**What is required**
Set down, exactly as they appear, the lines from the line holding "makeWorktop();" through the line holding "bpy.context.scene.collection.objects.link(empty)", inclusive; output nothing outside that range.

**Recorded information**
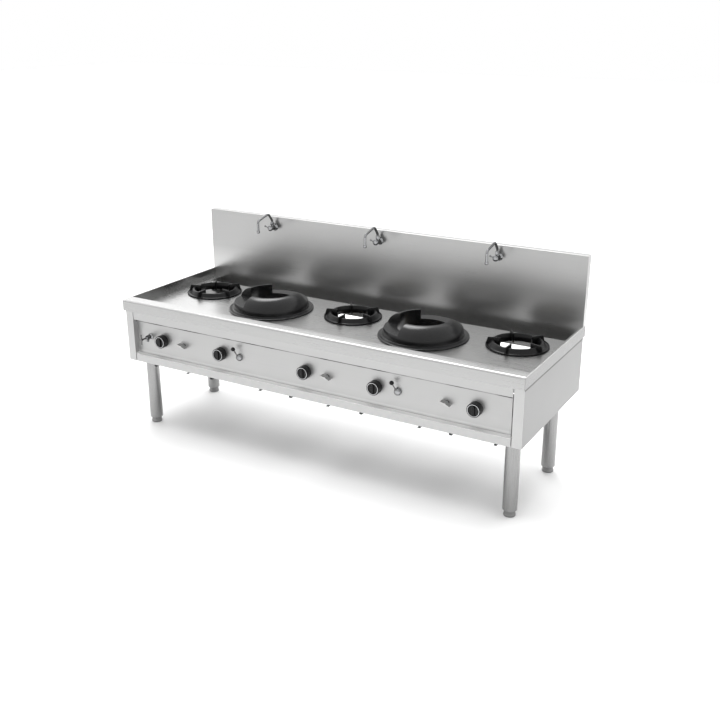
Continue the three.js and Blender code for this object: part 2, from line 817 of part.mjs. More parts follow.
// ---- gas manifold, valves and feed tubes ----
function makeManifold() {
  const end = postInner - 20;
  const inlet = [end - 40, manifoldSetback, manifoldZ];
  const pipeRun = rod([-end, manifoldSetback, manifoldZ],
    [end, manifoldSetback, manifoldZ], manifoldRadius, 10);
  const tail = rod(inlet, [inlet[0], bodyRear, manifoldZ], manifoldRadius, 10);
  const union = rod([inlet[0], bodyRear - 34, manifoldZ],
    [inlet[0], bodyRear + 8, manifoldZ], manifoldRadius + 6, 6);
  const hangers = [-1, 0, 1].map((step) => {
    const x = step * (end - hangerInset) + hangerShift;
    return box(x - 12, x + 12, faceFront + sheet + seat, manifoldSetback, manifoldZ - 2, manifoldZ + 2);
  });
  const bore = rod([inlet[0], bodyRear - 40, manifoldZ],
    [inlet[0], bodyRear + 9, manifoldZ], manifoldRadius - 3, 10);
  const valves = knobPlaces.map(gasValve);
  const tubes = knobPlaces.map((_, index) => feedTube(index));
  place('gas_manifold', cut(join([pipeRun, tail, union, ...hangers, ...valves, ...tubes]), [bore]), brass);
}

function gasValve(x) {
  const back = manifoldSetback + valveRadius;
  const front = faceFront + sheet + seat;
  return join([
    rod([x, front, controlHeight], [x, back, controlHeight], valveRadius, 8),
    rod([x, manifoldSetback, manifoldZ], [x, manifoldSetback, controlHeight], valveRadius * 0.7, 6),
    rod([x, front - spindleLength, controlHeight], [x, front + 2, controlHeight], spindleRadius, 8),
  ]);
}

function feedTube(index) {
  const x = knobPlaces[index];
  const target = burnerPlaces[index];
  const tubeZ = headBottom + mixerRadius + 2;
  const y = manifoldSetback;
  const start = [x, y, controlHeight];
  const rise = [x, y, tubeZ];
  const meet = [target, y, tubeZ];
  const nozzle = [target, manifoldSetback + mouthAhead + nozzleEntry, tubeZ];
  const shift = Math.abs(target - x) > 4 * feedRadius;
  const route = shift ? [start, rise, meet, nozzle] : [start, [target, y, tubeZ], nozzle];
  return pipe(route, shift ? Math.min(20, Math.abs(target - x) / 3) : 20, feedRadius, 6, 2);
}

// ---- knobs ----
function makeKnob(index) {
  const x = knobPlaces[index];
  const base = faceFront - seat;
  const face = knobLength - knobGripHeight;
  const body = turnedForward([
    [spindleRadius + seat, 0],
    [knobRadius, 0],
    [knobRadius, knobSkirt],
    [knobFaceRadius, knobSkirt + 2],
    [knobFaceRadius, face + 4.5],
    [knobFaceRadius - knobRing, face + 4.5],
    [knobFaceRadius - knobRing - 1.5, face],
    [0, face],
    [0, spindleLength],
    [spindleRadius + seat, spindleLength],
  ], 20, x, base, controlHeight);
  const half = knobGripWidth / 2;
  const reach = knobFaceRadius - knobRing - 2.5;
  const grip = outline([
    [x - half, controlHeight - reach],
    [x + half, controlHeight - reach],
    [x + half, controlHeight + reach - half],
    [x, controlHeight + reach],
    [x - half, controlHeight + reach - half],
  ]);
  const bar = new THREE.ExtrudeGeometry(grip, {
    depth: knobGripHeight, bevelThickness: 1.2, bevelSize: 1.2, bevelOffset: -1.2, bevelSegments: 1,
  });
  const upright = bar.rotateX(Math.PI / 2).translate(0, base - face + 1, 0);
  place(`knob_${index + 1}`, body.add(solid(upright)), blackPlastic);
}

// ---- lever valves ----
const leverHubY = faceFront - leverValveLength - seat;

function makeLeverValve(index) {
  const x = burnerPlaces[index] + leverValveOffset;
  const tail = faceFront - manifoldSetback - valveRadius;
  const stub = rod([x, manifoldSetback, manifoldZ + manifoldRadius + seat],
    [x, manifoldSetback, controlHeight], valveRadius * 0.7, 12);
  const body = turnedForward([
    [0, tail],
    [valveRadius - 3, tail],
    [valveRadius - 3, seat],
    [leverValveRadius, seat],
    [leverValveRadius, leverValveLength - 2],
    [leverValveRadius - 2, leverValveLength - seat],
    [0, leverValveLength - seat],
  ], 18, x, faceFront, controlHeight);
  place(`lever_valve_${index + 1}`, body.add(stub), chromePlate);
}

function makeValveLever(index) {
  const x = burnerPlaces[index] + leverValveOffset;
  const hub = turnedForward([
    [0, 0],
    [leverHubRadius, 0],
    [leverHubRadius, leverHubLength * 0.4],
    [leverHubRadius * 0.85, leverHubLength * 0.75],
    [leverHubRadius * 0.5, leverHubLength],
    [0, leverHubLength],
  ], 16, x, leverHubY, controlHeight);
  const root = [x, leverHubY - leverHubLength / 2, controlHeight];
  const tip = root.map((value, axis) => value + leverReach[axis]);
  place(`valve_lever_${index + 1}`, join([
    hub,
    rod(root, tip, leverRodRadius, 6),
    ball(tip, leverBallRadius, 12),
  ]), blackPlastic);
}

// ---- pilot cocks ----
const wingY = faceFront - cockLength - seat;

function makePilotCock(order) {
  const x = cockPlaces[order];
  const front = faceFront - cockLength;
  const saddle = manifoldZ + manifoldRadius + seat;
  place(`pilot_cock_${2 * order + 1}`, join([
    rod([x, front, controlHeight], [x, faceFront - seat, controlHeight], cockRadius, 6),
    rod([x, front + 1, controlHeight], [x, manifoldSetback + feedRadius, controlHeight], feedRadius, 12),
    rod([x, manifoldSetback, saddle], [x, manifoldSetback, controlHeight], feedRadius, 12),
  ]), chromePlate);
}

// A flat key: two thin wings across a round hub, deep enough to reach back to the panel.
function makePilotLever(order) {
  const x = cockPlaces[order];
  const half = wingLength / 2;
  const root = wingThick / 2;
  const tip = wingThick / 3;
  const shape = outline([
    [-half, -tip], [-wingHub, -root], [wingHub, -root], [half, -tip],
    [half, tip], [wingHub, root], [-wingHub, root], [-half, tip],
  ]);
  const bar = new THREE.ExtrudeGeometry(shape, {
    depth: wingDepth - 2 * wingEdge,
    bevelThickness: wingEdge,
    bevelSize: wingEdge * 0.8,
    bevelOffset: -wingEdge * 0.8,
    bevelSegments: 1,
  });
  bar.translate(0, 0, wingEdge).rotateX(Math.PI / 2).rotateY(radians(-wingTilt));
  bar.translate(x, wingY, controlHeight);
  const hub = rod([x, wingY, controlHeight], [x, wingY - wingDepth - 1, controlHeight], wingHub, 14);
  place(`pilot_lever_${2 * order + 1}`, join([solid(bar), hub]), chromePlate);
}

// ---- rinse cock with its T-handle ----
function makeRinseCock() {
  const elbow = [rinsePlace, faceFront - rinseLength * 0.45, rinseHeight];
  const mouth = [elbow[0], elbow[1] - 8, elbow[2] - rinseSpoutDrop];
  place('rinse_cock', join([
    turnedForward([
      [0, -rinseTail],
      [waterRadius, -rinseTail],
      [waterRadius, seat],
      [rinseRadius + 5, seat],
      [rinseRadius + 5, 4],
      [rinseRadius - 3, 7],
      [rinseRadius, rinseLength * 0.4],
      [rinseRadius, rinseLength * 0.75],
      [rinseRadius - 4, rinseLength - seat],
      [0, rinseLength - seat],
    ], 16, rinsePlace, faceFront, rinseHeight),
    rod(elbow, mouth, rinseSpoutRadius, 10),
  ]), chromePlate);
}

function makeRinseHandle() {
  const half = handleBarLength / 2;
  place('rinse_handle', join([
    rod([rinsePlace, handleY, rinseHeight],
      [rinsePlace, rinseFront - seat, rinseHeight], handleBarRadius + 0.5, 8),
    rod([rinsePlace, handleY, rinseHeight - half],
      [rinsePlace, handleY, rinseHeight + half], handleBarRadius, 10),
  ]), chromePlate);
}

// ---- wall taps ----
const riserY = splashFront - riserSetback;
const riserBase = tapHeight + tapRadius + 4;

function makeTap(order) {
  const x = tapPlaces[order];
  const tail = splashFront + seat + waterRadius - waterY;
  place(`tap_${order + 1}`, join([
    turnedForward([
      [0, tail],
      [waterRadius, tail],
      [waterRadius, seat],
      [escutcheonRadius, seat],
      [escutcheonRadius - 5, escutcheonThick],
      [tapRadius, escutcheonThick + 6],
      [tapRadius, tapLength],
      [0, tapLength],
    ], 16, x, splashFront, tapHeight),
    rod([x, riserY, tapHeight], [x, riserY, riserBase], riserNutRadius - 3, 10),
  ]), chromePlate);
}

function makeSpout(order) {
  const x = tapPlaces[order];
  const foot = riserBase + seat;
  const shoulder = [x, riserY - spoutLean, riserBase + spoutRise];
  const far = [x, riserY - spoutReach, riserBase + spoutRise - spoutFall];
  const end = [x, far[1], far[2] - spoutDrop];
  const neck = pipe([[x, riserY, foot + 4], [x, riserY, foot + riserNutHeight + 12], shoulder, far, end],
    18, spoutRadius, 8, 3);
  place(`spout_${order + 1}`, join([
    rod([x, riserY, foot], [x, riserY, foot + riserNutHeight], riserNutRadius, 6),
    neck,
    rod([x, far[1], end[2] - nozzleLength + 6], [x, far[1], end[2] + 6], nozzleRadius, 10),
  ]), chromePlate);
}

function makeTapLever(order) {
  const x = tapPlaces[order];
  const hubY = splashFront - tapLength - seat;
  const root = [x, hubY - tapHubLength / 2, tapHeight];
  const rise = tapLeverLength * 0.35;
  const tip = [x - tapLeverLength * 0.55, root[1] - rise, tapHeight + rise];
  place(`tap_lever_${order + 1}`, join([
    turnedForward([
      [0, 0],
      [tapHubRadius, 0],
      [tapHubRadius, tapHubLength - 4],
      [tapHubRadius - 5, tapHubLength],
      [0, tapHubLength],
    ], 14, x, hubY, tapHeight),
    rod(root, tip, tapLeverRadius, 6),
    ball(tip, tapLeverRadius + 1.5, 8),
  ]), chromePlate);
}

// ---- water pipe: along the splashback, down through the deck and forward to the rinse cock ----
function makeWaterPipe() {
  const front = faceFront + rinseTail + seat;
  const run = pipe([
    [tapSpacing, waterY, tapHeight],
    [rinsePlace, waterY, tapHeight],
    [rinsePlace, waterY, rinseHeight],
    [rinsePlace, front, rinseHeight],
  ], 26, waterRadius, 8, 3);
  const end = rinseHeight - inletDrop;
  const inlet = rod([rinsePlace, waterY, end],
    [rinsePlace, waterY, rinseHeight + inletDrop / 2], waterRadius, 8);
  const nut = rod([rinsePlace, waterY, end], [rinsePlace, waterY, end + inletNutHeight], waterRadius + 4, 6);
  place('water_pipe', join([run, inlet, nut]), chromePlate);
}

makeWorktop();
makeChannel();
makeSplashback();
makeSidePanel('side_panel_left', -1);
makeSidePanel('side_panel_right', 1);
makeFrontPanel();
makeBaseFrame();
for (const [corner, spot] of Object.entries(legSpots)) {
  makeLeg(corner, spot);
  makeFoot(corner, spot);
}
burnerPlaces.forEach((_, index) => {
  makeTray(index);
  makeBurner(index);
  makeKnob(index);
  if (isWok(index)) {
    makeWokRing(index);
    makeLeverValve(index);
    makeValveLever(index);
  } else {
    makeTrivet(index);
  }
});
makeManifold();
cockPlaces.forEach((_, order) => {
  makePilotCock(order);
  makePilotLever(order);
});
makeRinseCock();
makeRinseHandle();
tapPlaces.forEach((_, order) => {
  makeTap(order);
  makeSpout(order);
  makeTapLever(order);
});
makeWaterPipe();

export default range;
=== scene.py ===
import bmesh
import bpy
import json
import math
import numpy as np
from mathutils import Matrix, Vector


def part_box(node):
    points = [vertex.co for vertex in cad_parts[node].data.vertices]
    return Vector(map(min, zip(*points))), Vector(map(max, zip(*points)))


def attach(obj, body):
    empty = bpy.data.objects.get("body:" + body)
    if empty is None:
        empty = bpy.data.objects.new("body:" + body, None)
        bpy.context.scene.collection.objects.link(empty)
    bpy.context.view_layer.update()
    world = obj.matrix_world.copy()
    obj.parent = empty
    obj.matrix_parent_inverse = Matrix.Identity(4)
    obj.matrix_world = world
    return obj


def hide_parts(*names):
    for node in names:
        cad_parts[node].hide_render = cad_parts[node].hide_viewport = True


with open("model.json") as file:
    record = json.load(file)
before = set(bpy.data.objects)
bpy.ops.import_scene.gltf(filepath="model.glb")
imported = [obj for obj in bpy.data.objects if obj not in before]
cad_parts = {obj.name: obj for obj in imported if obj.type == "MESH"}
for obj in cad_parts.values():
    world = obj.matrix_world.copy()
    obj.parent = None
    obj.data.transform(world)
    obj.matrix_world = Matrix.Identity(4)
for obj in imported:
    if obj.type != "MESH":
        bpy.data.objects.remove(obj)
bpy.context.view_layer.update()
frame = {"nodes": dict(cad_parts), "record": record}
nodes = frame["nodes"]
record = frame["record"]
nodeBody = {node: body for body, names in record["behaviour"]["bodies"].items() for node in names}
nodeSlot = {part["node"]: part["material_slot"] for part in record["subparts"]}
scene = bpy.context.scene
print("wok range: frame loaded,", len(nodes), "nodes")


# The camera stands where the photograph was taken from. Angles are in degrees.
camera = {
    "place": (2.6472, -4.3248, 2.4107),
    "azimuth": 29.943,
    "elevation": 19.421,
    "lens": 47.355,
    "sensor": 36,
    "shift": (-0.00932, -0.02458),
    "reach": 60,
}

lensData = bpy.data.cameras.new("photoCamera")
lensData.sensor_fit = "HORIZONTAL"
lensData.sensor_width = camera["sensor"]
lensData.lens = camera["lens"]
lensData.shift_x, lensData.shift_y = camera["shift"]
lensData.clip_end = camera["reach"]
photoCamera = bpy.data.objects.new("photoCamera", lensData)
photoCamera.location = camera["place"]
photoCamera.rotation_euler = (
    math.radians(90 - camera["elevation"]), 0, math.radians(camera["azimuth"]))
scene.collection.objects.link(photoCamera)
scene.camera = photoCamera
scene.view_settings.view_transform = "Standard"


# Helpers that build shader nodes
def newMaterial(name):
    mat = bpy.data.materials.new(name)
    mat.use_nodes = True
    mat.node_tree.nodes.clear()
    return mat


def addNode(tree, kind, **settings):
    node = tree.nodes.new(kind)
    for key, value in settings.items():
        setattr(node, key, value)
    return node


# Sets a number, place or colour on an input, or links another node's output to it.
def feed(tree, source, target):
    if isinstance(source, (int, float, tuple)):
        target.default_value = source
    else:
        tree.links.new(source, target)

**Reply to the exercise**
makeWorktop();
makeChannel();
makeSplashback();
makeSidePanel('side_panel_left', -1);
makeSidePanel('side_panel_right', 1);
makeFrontPanel();
makeBaseFrame();
for (const [corner, spot] of Object.entries(legSpots)) {
  makeLeg(corner, spot);
  makeFoot(corner, spot);
}
burnerPlaces.forEach((_, index) => {
  makeTray(index);
  makeBurner(index);
  makeKnob(index);
  if (isWok(index)) {
    makeWokRing(index);
    makeLeverValve(index);
    makeValveLever(index);
  } else {
    makeTrivet(index);
  }
});
makeManifold();
cockPlaces.forEach((_, order) => {
  makePilotCock(order);
  makePilotLever(order);
});
makeRinseCock();
makeRinseHandle();
tapPlaces.forEach((_, order) => {
  makeTap(order);
  makeSpout(order);
  makeTapLever(order);
});
makeWaterPipe();

export default range;
=== scene.py ===
import bmesh
import bpy
import json
import math
import numpy as np
from mathutils import Matrix, Vector


def part_box(node):
    points = [vertex.co for vertex in cad_parts[node].data.vertices]
    return Vector(map(min, zip(*points))), Vector(map(max, zip(*points)))


def attach(obj, body):
    empty = bpy.data.objects.get("body:" + body)
    if empty is None:
        empty = bpy.data.objects.new("body:" + body, None)
        bpy.context.scene.collection.objects.link(empty)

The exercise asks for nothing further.